Женский голос через громкоговоритель мягко сообщил что-то, по-видимому, объявляя о благополучном прибытии. Пассажиры засобирались, натягивая верхнюю одежду, а стюардесса снова прошла по проходу, помогая кому-то расстегнуть ремень безопасности, вежливо улыбаясь, выслушивая какие-то слова.
Лешка решил попытаться улететь дальше.
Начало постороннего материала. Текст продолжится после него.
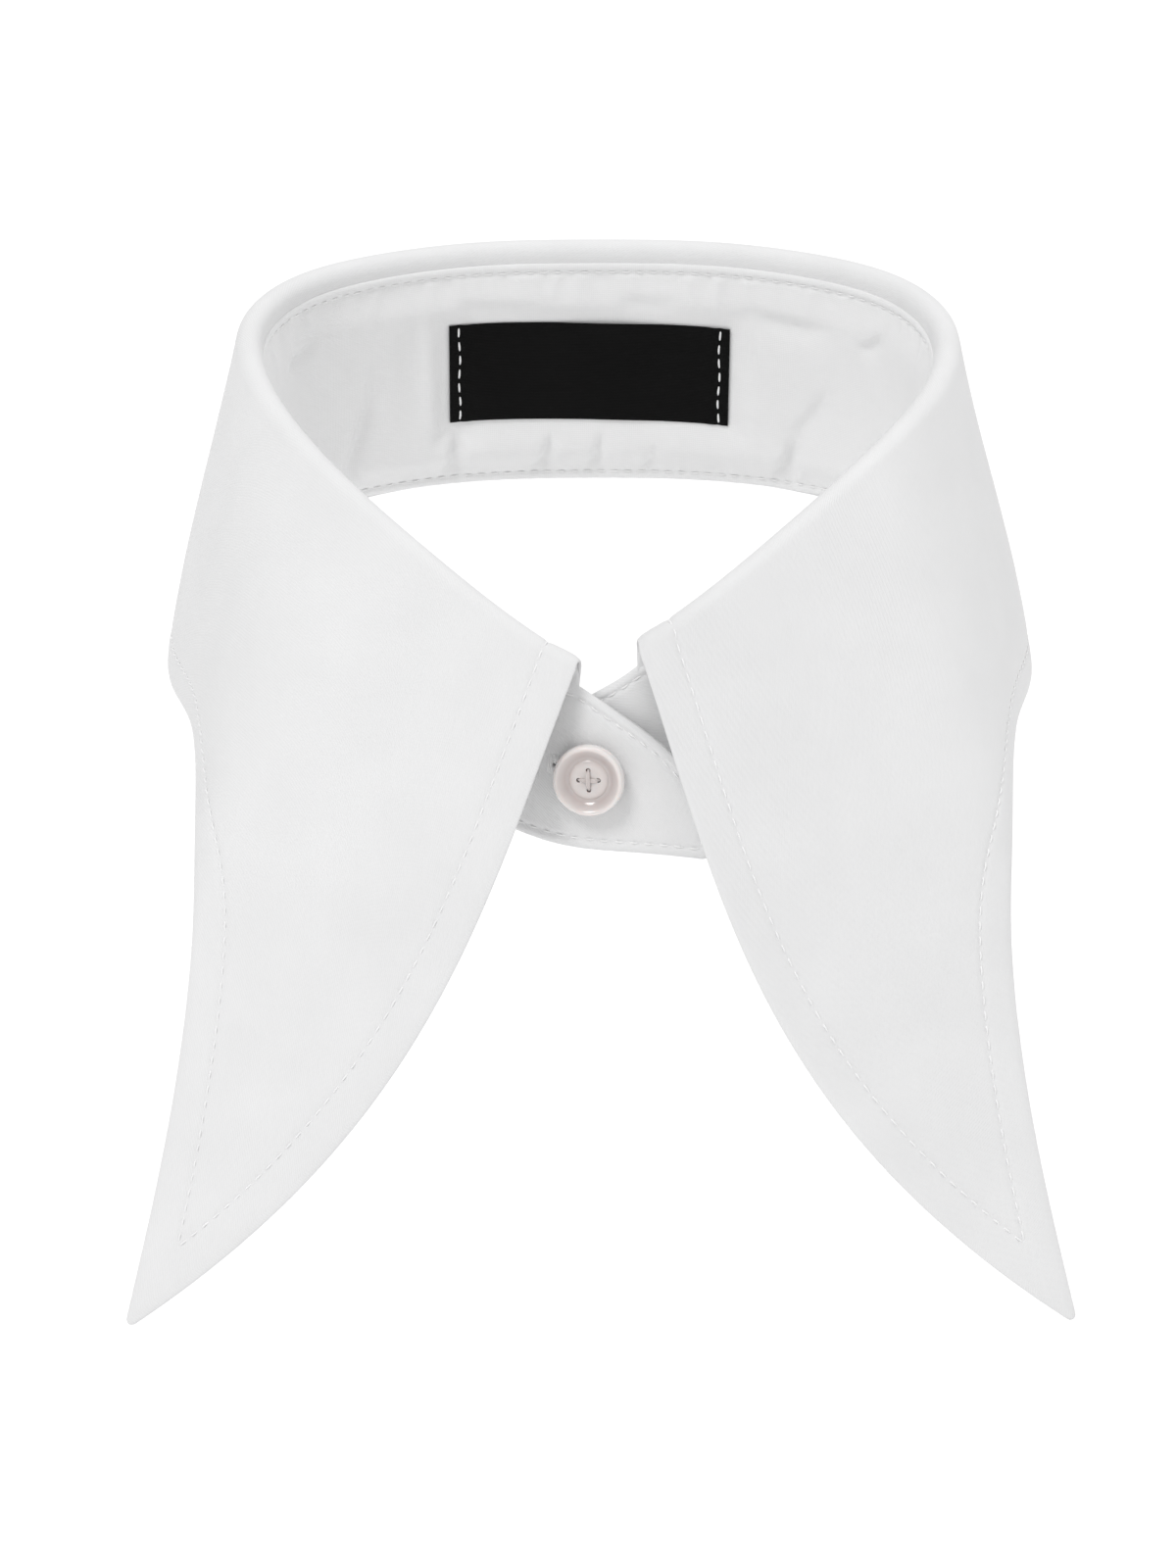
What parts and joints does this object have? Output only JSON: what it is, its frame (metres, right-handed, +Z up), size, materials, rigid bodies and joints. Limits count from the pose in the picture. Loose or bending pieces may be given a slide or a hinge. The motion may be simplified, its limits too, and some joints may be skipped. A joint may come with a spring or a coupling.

Он понимал, что обнаружив его исчезновение, так же быстро найдут и иностранца, подарившего ему свои документы, а тогда неизвестно, объявят ли его международным гангстером, привлекая для поимки полицейских всех стран, или сами попытаются устроить засаду там, где сейчас Вера с Костей, а если объявят гангстером, то его могут и не пустить дальше…
Через несколько минут подкатили трап, и Лешка в очередной раз отметил, что в нашем аэропорту пассажиров проморили бы в самолете с полчаса, а то и больше, и только потом бы выпустили из самолета, так у нас делается все.
Он медленно спустился по трапу, прошел мимо улыбающейся стюардессы, а девушка засмеялась вслед Ковалеву и что-то сказала подруге, стоящей рядом, но Лешка не обратил на них внимания, он думал о том, сумеет ли так же небрежно пройти мимо немецких таможенников, ведь он не знает языка, а поймут ли его мысль на русском?